Based in Paris since 2008, and now aged 46, she was awarded the Knighthood of the Order of National Merit in 2009 by one of her biggest fans, former French president Nicolas Sarkozy. These days she is foremost a mum, knows “a lot more about life”, has just recorded her first album in 12 years and is about to embark on her biggest tour of Australia, which will take in Newcastle in September.

“As I get older, I’m funnily enough and luckily enough, as somebody who’s been awfully hard on herself for a long time, I’m taking the time to be proud of what it is that has been written and what’s been documented, both lyrically and sonically,” she tells the Newcastle Herald as she talks about her new album, Reset.

“It’s the journey of a young woman who started as a little girl who didn’t really know where this life was going to take her.

“It’s shown me some beautiful things and equally some very difficult things as well, and a sensitivity that’s not always easy to carry. I think turning 40 is a beautiful revelation. I think the beautiful thing about getting into the 40s is that everything comes into perspective, like realising that a stupid mistake led me to this beautiful moment in my life.”

In the top drawer is enough material for three more records, Arena says, as she reflects on the past decade. There was a lot of time in Europe, a “disastrous marriage” to former manager Ralph Carr, the birth of son Gabriel in 2005, and a stint on television’s Dancing With the Stars.

“I just had to take the time to live for a while,” she says. “The industry can be really stifling and I think, as an artist and a creative, I needed distance, I needed time. I was really happy to take the time to focus on a relationship, which I’d never done previously.

“I needed to take the time to learn about love and give love a chance, which is what a lot of people in the industry don’t do, because they get seduced by the fantasy and then they get f- – – – – over by reality, which is what happened to me.

“Entertainment has played such a big role in my life, but at the end of the day, I’m a mum to Gabriel and I’m a partner to a man who I very deeply love and who’s taught me a lot about life. So I took the time to be a mum and to have a relationship.

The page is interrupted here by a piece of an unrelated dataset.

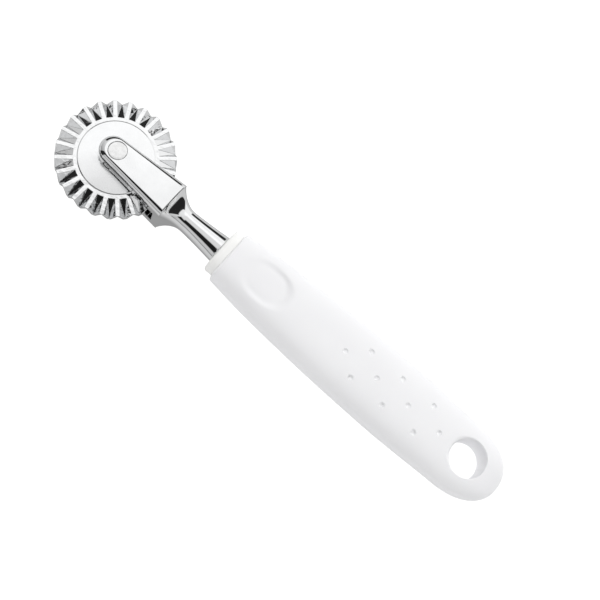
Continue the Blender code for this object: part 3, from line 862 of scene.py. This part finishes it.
def dimple_cutters():
    """Small round-bottomed pits in a diamond pattern, with a rolled rim."""
    bm = bmesh.new()
    for row in range(DIMPLE_ROWS):
        along = DIMPLE_START + row * DIMPLE_PITCH
        sides = (0.0,) if row % 2 == 0 else (-DIMPLE_SIDE, DIMPLE_SIDE)
        for side in sides:
            half_width = eased(GRIP_STATIONS, along, 1)
            half_thickness = eased(GRIP_STATIONS, along, 2)
            drop = (1 - (abs(side) / half_width) ** GRIP_SQUARENESS) ** (1 / GRIP_SQUARENESS)
            profile = [(part * DIMPLE_RADIUS, height) for part, height in DIMPLE_PROFILE]
            pit = turned(profile, DIMPLE_SIDES)
            mesh = bpy.data.meshes.new("pit")
            pit.to_mesh(mesh)
            pit.free()
            mesh.transform(Matrix.Translation((along, side, half_thickness * drop)))
            bm.from_mesh(mesh)
            bpy.data.meshes.remove(mesh)
    return bm


def grip_pocket():
    section = (COLLAR_HALF_WIDTH + SEAT_GAP, COLLAR_HALF_THICKNESS + SEAT_GAP, COLLAR_SQUARENESS)
    return lofted([(along, *section) for along in (POCKET_START, POCKET_END)], HANDLE_SIDES)


def grip(mat):
    bm = lofted(grip_stations(), HANDLE_SIDES)
    press_thumb_rest(bm)
    piece = add_piece("grip_moulded", bm, mat)
    cut(piece, add_piece("grip_pocket", grip_pocket(), mat))
    cut(piece, add_piece("grip_hole", hang_hole_cutter(), mat))
    cut(piece, add_piece("grip_pits", dimple_cutters(), mat))
    shade_smooth(piece, 50.0)
    weighted = piece.modifiers.new("Even shading", "WEIGHTED_NORMAL")
    weighted.keep_sharp = True
    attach(piece, "handle")
    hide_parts("handle_grip")


def collar(mat):
    edge_steps = 8
    rings = []
    for step in range(edge_steps + 1):
        angle = math.pi / 2 * step / edge_steps
        inset = COLLAR_EDGE_RADIUS * (1 - math.sin(angle))
        rings.append((STEM_END + COLLAR_EDGE_RADIUS * (1 - math.cos(angle)), inset))
    rings += [(along, 0.0) for along in COLLAR_RINGS]
    stations = []
    for along, inset in rings:
        half_width = COLLAR_HALF_WIDTH - inset
        half_thickness = COLLAR_HALF_THICKNESS - inset
        stations.append((along, half_width, half_thickness, COLLAR_SQUARENESS))
    piece = add_piece("collar_moulded", lofted(stations, HANDLE_SIDES), mat)
    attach(piece, "handle")
    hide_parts("handle_insert")


# ----------------------------------------------------------------------- stage

def pale_floor():
    """A white light table: it glows evenly, so the object throws hardly any shadow on it."""
    bm = bmesh.new()
    bmesh.ops.create_grid(bm, x_segments=1, y_segments=1, size=FLOOR_HALF_SIZE)
    mesh = bpy.data.meshes.new("floor")
    bm.to_mesh(mesh)
    bm.free()
    floor = bpy.data.objects.new("floor", mesh)
    floor.location.z = -FLOOR_GAP
    bpy.context.scene.collection.objects.link(floor)
    mat, tree, shader, coords = new_material("floor_glow")
    tint = two_colours(tree, noise(tree, coords, 30.0), (0.20, 0.20, 0.20), (0.17, 0.17, 0.17))
    tree.links.new(tint, shader.inputs["Base Color"])
    shader.inputs["Roughness"].default_value = 0.9
    shader.inputs["Specular IOR Level"].default_value = 0.0
    shader.inputs["Emission Color"].default_value = (1.0, 1.0, 1.0, 1.0)
    shader.inputs["Emission Strength"].default_value = FLOOR_GLOW
    floor.data.materials.append(mat)
    floor.visible_glossy = False


def window(tree, value, low, high, soft):
    """1 between low and high, fading to 0 over soft outside them."""
    rise = ranged(tree, value, 0.0, 1.0, low - soft, low)
    fall = ranged(tree, value, 1.0, 0.0, high, high + soft)
    return maths(tree, "MULTIPLY", rise, fall)


def direction(azimuth, elevation):
    across = math.cos(math.radians(elevation))
    return (across * math.cos(math.radians(azimuth)), across * math.sin(math.radians(azimuth)),
            math.sin(math.radians(elevation)))


def studio_world():
    """Soft white light all round, with black cards that give the polished metal its dark edges.

    Each card is (azimuth of its middle, half width, lowest and highest elevation, softness, brightness),
    in degrees, with azimuth measured from +X towards +Y.
    """
    world = bpy.data.worlds.new("studio")
    bpy.context.scene.world = world
    world.use_nodes = True
    tree = world.node_tree
    background = tree.nodes["Background"]
    coords = tree.nodes.new("ShaderNodeTexCoord")
    split = tree.nodes.new("ShaderNodeSeparateXYZ")
    tree.links.new(coords.outputs["Generated"], split.inputs["Vector"])
    elevation = maths(tree, "MULTIPLY", maths(tree, "ARCSINE", split.outputs["Z"]), math.degrees(1.0))
    toward_key = tree.nodes.new("ShaderNodeVectorMath")
    toward_key.operation = "DOT_PRODUCT"
    tree.links.new(coords.outputs["Generated"], toward_key.inputs[0])
    toward_key.inputs[1].default_value = direction(KEY_AZIMUTH, KEY_ELEVATION)
    light = ranged(tree, toward_key.outputs["Value"], WORLD_FAR, WORLD_KEY, -1.0, 1.0)
    for azimuth, half_width, lowest, highest, soft, brightness in WORLD_CARDS:
        turned_about = tree.nodes.new("ShaderNodeVectorRotate")
        turned_about.rotation_type = "Z_AXIS"
        turned_about.inputs["Angle"].default_value = -math.radians(azimuth)
        tree.links.new(coords.outputs["Generated"], turned_about.inputs["Vector"])
        parts = tree.nodes.new("ShaderNodeSeparateXYZ")
        tree.links.new(turned_about.outputs["Vector"], parts.inputs["Vector"])
        bearing = maths(tree, "ARCTAN2", parts.outputs["Y"], parts.outputs["X"])
        bearing = maths(tree, "MULTIPLY", bearing, math.degrees(1.0))
        across = window(tree, bearing, -half_width, half_width, soft)
        upward = window(tree, elevation, lowest, highest, soft)
        card = maths(tree, "MULTIPLY", across, upward)
        mixed = tree.nodes.new("ShaderNodeMix")
        tree.links.new(card, mixed.inputs["Factor"])
        tree.links.new(light, mixed.inputs["A"])
        mixed.inputs["B"].default_value = brightness
        light = mixed.outputs["Result"]
    path = tree.nodes.new("ShaderNodeLightPath")
    dimmed = ranged(tree, path.outputs["Is Glossy Ray"], 1.0, MIRROR_SHARE)
    seen = tree.nodes.new("ShaderNodeMix")
    tree.links.new(path.outputs["Is Camera Ray"], seen.inputs["Factor"])
    tree.links.new(maths(tree, "MULTIPLY", light, dimmed), seen.inputs["A"])
    seen.inputs["B"].default_value = 1.0
    tree.links.new(seen.outputs["Result"], background.inputs["Strength"])
    background.inputs["Color"].default_value = (1.0, 1.0, 1.0, 1.0)


def camera():
    data = bpy.data.cameras.new("camera")
    data.lens = CAMERA_LENS_MM
    data.sensor_width = SENSOR_MM
    data.clip_start = 0.01
    data.clip_end = 20.0
    obj = bpy.data.objects.new("camera", data)
    bpy.context.scene.collection.objects.link(obj)
    look = (AIM_FROM_AXLE - CAMERA_FROM_AXLE).normalized()
    roll_up = Vector((-math.sin(CAMERA_ROLL), math.cos(CAMERA_ROLL), 0.0))
    right = look.cross(roll_up).normalized()
    up = right.cross(look)
    turn = Matrix((right, up, -look)).transposed().to_4x4()
    obj.matrix_world = Matrix.Translation(AXLE + CAMERA_FROM_AXLE) @ turn
    bpy.context.scene.camera = obj


def main():
    wheel_chrome = plated_wheel("wheel_plating", PLATING_TINT)
    fork_chrome = plated_casting("fork_plating", PLATING_TINT, 0.05)
    rivet_steel = turned_steel("rivet_faced", RIVET_TINT, 0.20, Vector((0.0, 0.0, 0.0)))
    bush_steel = turned_steel("bush_turned", BUSH_TINT, 0.28, AXLE)
    washer_steel = turned_steel("washer_stamped", WASHER_TINT, 0.26, AXLE)
    collar_white = moulded_plastic("collar_white", COLLAR_TINT, COLLAR_SHADE, 0.22, 0.05)
    grip_white = moulded_plastic("grip_white", GRIP_TINT, GRIP_SHADE, 0.36, 0.16)

    fluted_wheel(wheel_chrome)
    fork_casting(fork_chrome)
    rivet(rivet_steel)
    collar(collar_white)
    grip(grip_white)
    frame["nodes"]["wheel_bush"].material_slots[0].material = bush_steel
    for name in ("thrust_washer_front", "thrust_washer_rear"):
        frame["nodes"][name].material_slots[0].material = washer_steel

    pale_floor()
    studio_world()
    camera()
    bpy.context.scene.view_settings.view_transform = "Standard"


main()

“That’s probably what’s nourished me and given me the strength to want to go on, and to write about those things.”

Arena last played in Newcastle in 2002. She is self-funding the Reset Tour after admitting that handing control to others earned her little or nothing from previous tours.

“I’ve toured France for the last three or four years and played to rooms of up to 20,000 people and rooms of 1000 people.

“Going to the arse end of little towns and villages has been probably one of the most enriching experiences I’ve had as an artist.

“To get three years of standing ovations at shows in France and Belgium and a little bit of Switzerland, it’s what keeps me going. It’s not about the ego thing, it’s about the connection thing. I know my job is to connect with people through song.”

Despite her long absence, Newcastle’s “stunning” Civic Theatre remains a personal favourite for the six-time ARIA winner.

Rehearsals for the show start in July and it will predominantly feature songs from Reset, with a smattering of classics.

“It’s a big show and production is very different to what I’ve done before,” she said. “There’s always going to be a couple of golden oldies, but you know, you’ve got to move on; it’s not a greatest-hits tour. I’m travelling with a new body of work – that’s the theme of this tour.

“It’s about resetting. I’ve chosen to reset my life. This is it, without the smoke and mirrors.”